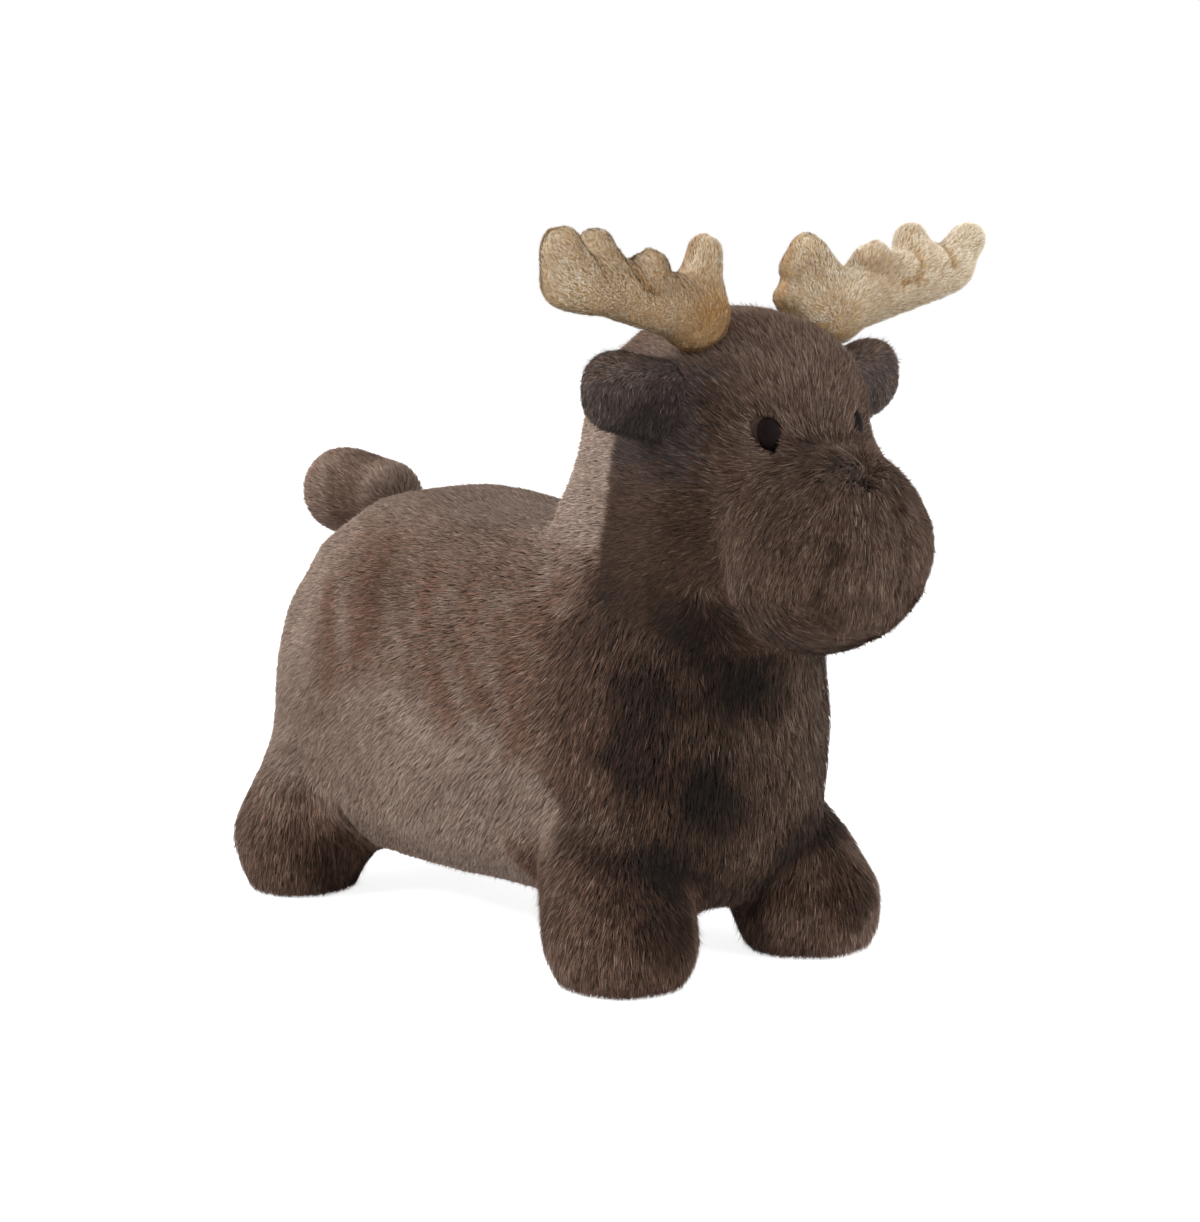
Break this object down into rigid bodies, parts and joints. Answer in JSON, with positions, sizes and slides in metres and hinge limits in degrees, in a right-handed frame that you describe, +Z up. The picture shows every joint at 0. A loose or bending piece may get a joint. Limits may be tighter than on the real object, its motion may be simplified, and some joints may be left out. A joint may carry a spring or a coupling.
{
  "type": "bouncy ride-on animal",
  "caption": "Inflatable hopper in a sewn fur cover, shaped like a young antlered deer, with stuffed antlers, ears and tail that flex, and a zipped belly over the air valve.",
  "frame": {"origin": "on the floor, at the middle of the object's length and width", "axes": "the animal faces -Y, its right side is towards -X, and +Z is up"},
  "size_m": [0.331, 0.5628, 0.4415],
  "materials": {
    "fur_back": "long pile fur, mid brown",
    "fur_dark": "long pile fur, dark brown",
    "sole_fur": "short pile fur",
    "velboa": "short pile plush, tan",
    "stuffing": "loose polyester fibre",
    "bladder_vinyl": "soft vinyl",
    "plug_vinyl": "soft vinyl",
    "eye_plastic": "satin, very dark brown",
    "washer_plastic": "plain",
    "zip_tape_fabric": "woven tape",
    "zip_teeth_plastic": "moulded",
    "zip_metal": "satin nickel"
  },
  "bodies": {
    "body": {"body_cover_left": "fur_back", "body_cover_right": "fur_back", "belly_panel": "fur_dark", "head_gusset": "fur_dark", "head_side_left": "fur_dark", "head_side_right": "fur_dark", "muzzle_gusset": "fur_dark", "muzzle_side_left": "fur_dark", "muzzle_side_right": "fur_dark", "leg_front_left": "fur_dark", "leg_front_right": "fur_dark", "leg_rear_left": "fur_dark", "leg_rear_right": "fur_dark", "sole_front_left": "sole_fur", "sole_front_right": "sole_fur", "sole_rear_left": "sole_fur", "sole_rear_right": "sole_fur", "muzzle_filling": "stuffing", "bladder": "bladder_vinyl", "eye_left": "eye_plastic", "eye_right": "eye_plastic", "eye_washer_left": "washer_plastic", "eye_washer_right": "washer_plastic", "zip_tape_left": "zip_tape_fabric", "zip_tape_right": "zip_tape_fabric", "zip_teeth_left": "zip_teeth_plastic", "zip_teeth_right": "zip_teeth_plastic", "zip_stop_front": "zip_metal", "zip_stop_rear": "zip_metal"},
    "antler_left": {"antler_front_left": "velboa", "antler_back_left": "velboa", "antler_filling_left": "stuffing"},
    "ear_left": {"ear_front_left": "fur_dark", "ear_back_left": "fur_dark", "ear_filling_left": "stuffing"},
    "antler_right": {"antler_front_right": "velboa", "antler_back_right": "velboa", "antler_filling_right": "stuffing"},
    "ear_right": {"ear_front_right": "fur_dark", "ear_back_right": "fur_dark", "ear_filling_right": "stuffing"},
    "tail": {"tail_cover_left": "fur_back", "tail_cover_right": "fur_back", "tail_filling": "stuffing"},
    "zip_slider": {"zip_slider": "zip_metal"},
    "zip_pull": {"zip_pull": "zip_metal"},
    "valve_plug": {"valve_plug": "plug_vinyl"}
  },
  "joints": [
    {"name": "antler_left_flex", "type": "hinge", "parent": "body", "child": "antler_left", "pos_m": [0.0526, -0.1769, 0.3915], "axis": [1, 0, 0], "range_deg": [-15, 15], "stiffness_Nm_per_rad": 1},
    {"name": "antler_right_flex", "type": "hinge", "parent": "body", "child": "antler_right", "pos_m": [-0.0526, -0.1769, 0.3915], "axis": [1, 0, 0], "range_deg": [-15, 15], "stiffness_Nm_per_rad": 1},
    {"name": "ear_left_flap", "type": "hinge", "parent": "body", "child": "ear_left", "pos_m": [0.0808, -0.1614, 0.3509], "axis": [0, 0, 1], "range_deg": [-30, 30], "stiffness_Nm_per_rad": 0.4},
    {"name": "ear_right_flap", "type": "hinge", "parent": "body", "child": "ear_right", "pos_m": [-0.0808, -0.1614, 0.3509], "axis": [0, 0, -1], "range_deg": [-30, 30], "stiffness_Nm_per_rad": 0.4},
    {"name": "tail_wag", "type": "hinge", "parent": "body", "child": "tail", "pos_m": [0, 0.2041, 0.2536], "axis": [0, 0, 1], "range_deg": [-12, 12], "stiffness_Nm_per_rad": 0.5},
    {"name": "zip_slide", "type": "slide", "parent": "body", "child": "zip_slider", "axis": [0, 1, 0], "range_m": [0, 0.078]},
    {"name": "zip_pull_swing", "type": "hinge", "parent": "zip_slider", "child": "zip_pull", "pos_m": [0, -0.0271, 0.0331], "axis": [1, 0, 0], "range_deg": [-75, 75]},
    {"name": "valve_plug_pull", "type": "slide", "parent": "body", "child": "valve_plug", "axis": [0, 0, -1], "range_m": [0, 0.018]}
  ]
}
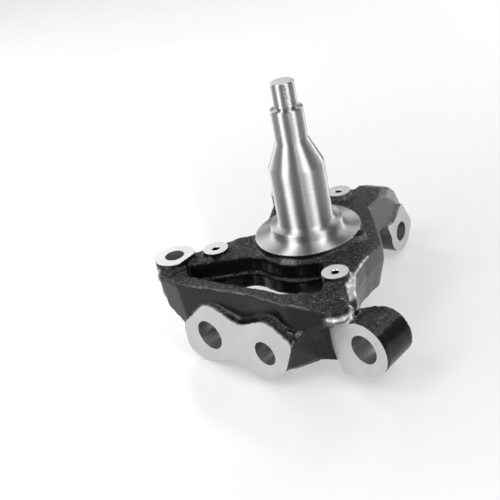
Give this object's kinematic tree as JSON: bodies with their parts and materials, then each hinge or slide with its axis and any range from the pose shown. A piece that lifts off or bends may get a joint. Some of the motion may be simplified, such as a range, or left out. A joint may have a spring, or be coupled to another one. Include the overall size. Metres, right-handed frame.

**AIM OF THE TASK:** Pull out all lines from the entries above in which the word "parts" appears.

**RESULT OF THIS TASK:**
Break this object down into rigid bodies, parts and joints. Answer in JSON, with positions, sizes and slides in metres and hinge limits in degrees, in a right-handed frame that you describe, +Z up. The picture shows every joint at 0. A loose or bending piece may get a joint. Limits may be tighter than on the real object, its motion may be simplified, and some joints may be left out. A joint may carry a spring or a coupling.
Give this object's kinematic tree as JSON: bodies with their parts and materials, then each hinge or slide with its axis and any range from the pose shown. A piece that lifts off or bends may get a joint. Some of the motion may be simplified, such as a range, or left out. A joint may have a spring, or be coupled to another one. Include the overall size. Metres, right-handed frame.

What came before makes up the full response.